MIME sniffing is quite straightforward in the way that it works. The following provides a brief description of each step involved in the MIME sniffing process.
- A web browser requests a particular asset which responds with either no content type or a content type previously set at the origin server.
- The web browser "sniffs" the content to analyze what file format that particular asset is.
- Once the browser has completed its analysis, it compares what it found against what the web server provided in the
Content-Typeheader (if anything). If there is a mismatch, the browser uses the MIME type that it determined to be associated with the asset.
Why Does MIME Sniffing Matter?
MIME sniffing matters because it can lead to several security and privacy risks for users. Here are some examples:
Cross-site scripting (XSS) attacks
Attackers can use MIME sniffing to execute malicious code on a user's computer by tricking the browser into interpreting a file as a different MIME type than it actually is. This can lead to XSS attacks, where the attacker can steal sensitive information or perform actions on behalf of the user.
Attackers can use MIME sniffing to inject malicious content into a web page, such as malware or phishing scams. The browser may not detect the content as malicious, and the user may unwittingly download or execute it.
MIME sniffing can reveal sensitive information about a user's browsing habits, such as the type of files they are downloading or viewing. This information can be used for targeted advertising or other purposes.
In the next chapter, we will explore how to protect ourselves from the risks of MIME sniffing.
How to avoid MIME sniffing vulnerabilities
MIME sniffing vulnerabilities can occur when a website allows users to upload data to the server. The vulnerability comes into play when an attacker disguises an HTML file as a different file type (e.g. a JPEG, zip file, etc.). Doing so would allow the attacker to successfully upload the file to the web server, assuming the web server accepts JPGs. Consequently, the browser will render it as an HTML file therefore providing the attacker with the possibility to execute XSS.
There are a couple of ways to avoid these kinds of attacks caused by MIME sniffing.
1. Implement the use of the
X-Content-Type-Options: nosniff HTTP header
When this header is included in the server's response to a web request, it instructs the browser to enforce the MIME type specified in the HTTP header, and not to perform any MIME sniffing. This prevents the browser from guessing the content type of a resource, and reduces the risk of MIME sniffing attacks.
By using the X-Content-Type-Options:
nosniff header, web developers can ensure that the browser interprets the content of a resource as the specified MIME type, even if the MIME type is not explicitly set in the HTTP header. This helps to prevent attackers from exploiting MIME sniffing vulnerabilities to execute malicious code or inject malicious content into a web page.
It is important to note that not all browsers support the
X-Content-Type-Options: nosniff header, and some older browsers may ignore it. However, most modern browsers do support it, and it is still a valuable security measure to implement.
2. Use content security policy (CSP)
Content security policy is a security mechanism that allows web developers to specify which resources can be loaded by a web page, and how they can be used.
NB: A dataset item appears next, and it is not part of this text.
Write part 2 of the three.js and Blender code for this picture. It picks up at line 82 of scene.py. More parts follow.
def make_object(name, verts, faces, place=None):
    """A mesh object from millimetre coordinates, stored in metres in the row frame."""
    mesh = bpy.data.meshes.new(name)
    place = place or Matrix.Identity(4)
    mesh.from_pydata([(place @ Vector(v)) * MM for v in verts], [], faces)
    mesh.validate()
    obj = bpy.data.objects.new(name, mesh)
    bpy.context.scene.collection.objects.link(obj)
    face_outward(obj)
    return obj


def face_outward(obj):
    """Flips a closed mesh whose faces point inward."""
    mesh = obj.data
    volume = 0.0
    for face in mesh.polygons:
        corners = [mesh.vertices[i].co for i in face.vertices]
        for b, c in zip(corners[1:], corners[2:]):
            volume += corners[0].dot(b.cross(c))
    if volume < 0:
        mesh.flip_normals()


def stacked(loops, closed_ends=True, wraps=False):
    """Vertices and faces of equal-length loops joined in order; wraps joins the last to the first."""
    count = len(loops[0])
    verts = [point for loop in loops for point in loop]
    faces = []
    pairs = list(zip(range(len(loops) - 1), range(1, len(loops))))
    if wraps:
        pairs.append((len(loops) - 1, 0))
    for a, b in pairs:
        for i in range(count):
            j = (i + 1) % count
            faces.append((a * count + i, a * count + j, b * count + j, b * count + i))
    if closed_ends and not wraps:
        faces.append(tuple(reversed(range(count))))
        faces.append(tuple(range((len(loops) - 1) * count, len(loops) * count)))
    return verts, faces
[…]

CSP can prevent MIME sniffing by enforcing strict rules for content types, and by blocking scripts or other resources that do not meet the specified criteria.
3. Use proper MIME types
Web developers should always specify the correct MIME type for each resource they serve, and ensure that it matches the content of the resource. This can prevent browsers from guessing the wrong MIME type, and reduce the risk of attacks or information leakage.
4. Disable MIME sniffing
Most modern browsers allow users to disable MIME sniffing, either through configuration settings or add-ons. Disabling MIME sniffing can prevent browsers from guessing the MIME type of a resource, and force them to rely solely on the HTTP header.
5. Keep your browser up-to-date
Browser updates often include security fixes and improvements that can mitigate the risks of MIME sniffing and other vulnerabilities. Make sure to regularly update your browser to the latest version, and enable automatic updates if possible
6. Using a separate subdomain
Using a separate subdomain to host and deliver all user uploaded content is another effective strategy for protecting against MIME sniffing. By hosting user-generated content on a separate subdomain, web developers can isolate it from the main domain and enforce stricter security policies, such as a different content security policy or a more limited set of allowed MIME types. This can reduce the risk of MIME sniffing attacks and minimize the impact of any potential vulnerabilities.
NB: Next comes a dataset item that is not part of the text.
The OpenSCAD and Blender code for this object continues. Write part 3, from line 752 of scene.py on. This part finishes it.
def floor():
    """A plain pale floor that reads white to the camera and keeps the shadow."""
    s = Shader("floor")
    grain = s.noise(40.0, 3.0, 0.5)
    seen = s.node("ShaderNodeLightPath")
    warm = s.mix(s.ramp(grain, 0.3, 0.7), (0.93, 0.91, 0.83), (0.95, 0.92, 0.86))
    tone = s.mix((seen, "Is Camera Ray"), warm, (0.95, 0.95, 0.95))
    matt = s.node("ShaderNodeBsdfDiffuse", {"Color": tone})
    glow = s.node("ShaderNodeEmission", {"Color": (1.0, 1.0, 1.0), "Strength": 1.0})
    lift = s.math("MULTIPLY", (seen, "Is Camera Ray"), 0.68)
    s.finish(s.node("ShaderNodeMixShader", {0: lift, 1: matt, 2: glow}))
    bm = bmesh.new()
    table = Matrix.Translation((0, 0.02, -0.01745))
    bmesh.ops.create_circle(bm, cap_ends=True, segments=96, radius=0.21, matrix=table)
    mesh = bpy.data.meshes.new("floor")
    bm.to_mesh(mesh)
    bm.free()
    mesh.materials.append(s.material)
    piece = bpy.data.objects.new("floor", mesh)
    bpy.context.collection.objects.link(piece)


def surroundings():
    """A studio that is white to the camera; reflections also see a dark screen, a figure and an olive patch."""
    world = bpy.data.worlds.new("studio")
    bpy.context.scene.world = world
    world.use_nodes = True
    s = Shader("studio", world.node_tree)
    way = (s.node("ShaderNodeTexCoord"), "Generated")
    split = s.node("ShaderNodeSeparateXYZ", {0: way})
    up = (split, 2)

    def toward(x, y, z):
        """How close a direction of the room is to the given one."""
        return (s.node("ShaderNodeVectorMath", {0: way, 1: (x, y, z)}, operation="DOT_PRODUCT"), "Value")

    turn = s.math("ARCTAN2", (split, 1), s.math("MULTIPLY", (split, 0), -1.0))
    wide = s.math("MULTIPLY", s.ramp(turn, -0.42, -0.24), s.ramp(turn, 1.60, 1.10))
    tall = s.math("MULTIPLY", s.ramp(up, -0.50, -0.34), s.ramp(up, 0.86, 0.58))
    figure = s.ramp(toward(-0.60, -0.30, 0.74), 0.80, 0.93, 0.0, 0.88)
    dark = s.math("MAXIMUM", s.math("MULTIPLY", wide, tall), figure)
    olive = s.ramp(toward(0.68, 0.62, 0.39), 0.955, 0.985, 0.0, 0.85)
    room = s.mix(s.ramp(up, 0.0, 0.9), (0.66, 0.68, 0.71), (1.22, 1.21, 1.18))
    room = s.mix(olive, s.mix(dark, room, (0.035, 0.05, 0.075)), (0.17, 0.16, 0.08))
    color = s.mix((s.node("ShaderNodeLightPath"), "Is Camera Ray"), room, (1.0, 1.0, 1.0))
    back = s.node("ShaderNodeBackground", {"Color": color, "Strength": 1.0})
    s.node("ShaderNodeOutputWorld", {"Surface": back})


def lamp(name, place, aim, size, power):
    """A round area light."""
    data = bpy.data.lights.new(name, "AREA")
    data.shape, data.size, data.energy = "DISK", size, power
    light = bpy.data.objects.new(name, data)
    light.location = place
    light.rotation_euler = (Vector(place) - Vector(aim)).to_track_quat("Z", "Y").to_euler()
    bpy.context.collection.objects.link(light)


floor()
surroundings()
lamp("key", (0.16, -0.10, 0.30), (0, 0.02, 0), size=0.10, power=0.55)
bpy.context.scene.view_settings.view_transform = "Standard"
In addition, separating user-generated content from the main domain can make it easier to manage and update the security measures for that content specifically. For example, if a vulnerability is discovered that affects a specific MIME type, web developers can quickly apply a fix to the subdomain without affecting the rest of the website.
However, it is important to note that this strategy is not foolproof and may not completely eliminate the risk of MIME sniffing. Attackers may still attempt to exploit vulnerabilities in the subdomain, or use other techniques to trick the browser into executing malicious code.
Therefore, it is crucial to combine this strategy with other security measures, such as the ones mentioned above, to create a comprehensive and robust defense against MIME sniffing and other threats.
In conclusion, MIME sniffing is a browser behavior that attempts to guess the MIME type of a resource if it is not explicitly specified in the HTTP header. While it can be useful in some cases, it can also lead to security and privacy risks for users if exploited by attackers. MIME sniffing can be used for cross-site scripting attacks, content injection, and information leakage, among other things.
To protect yourself from MIME sniffing, you can use content security policy, specify proper MIME types, disable MIME sniffing, and keep your browser up-to-date. By following these steps, you can reduce the risk of falling victim to MIME sniffing attacks and keep your online activities secure and private.
As web browsing becomes more ubiquitous, it is important to be aware of the potential risks that come with it. By taking a proactive approach to online security, you can minimize your exposure to threats like MIME sniffing and stay safe while enjoying the benefits of the internet. So, keep these tips in mind and browse with confidence!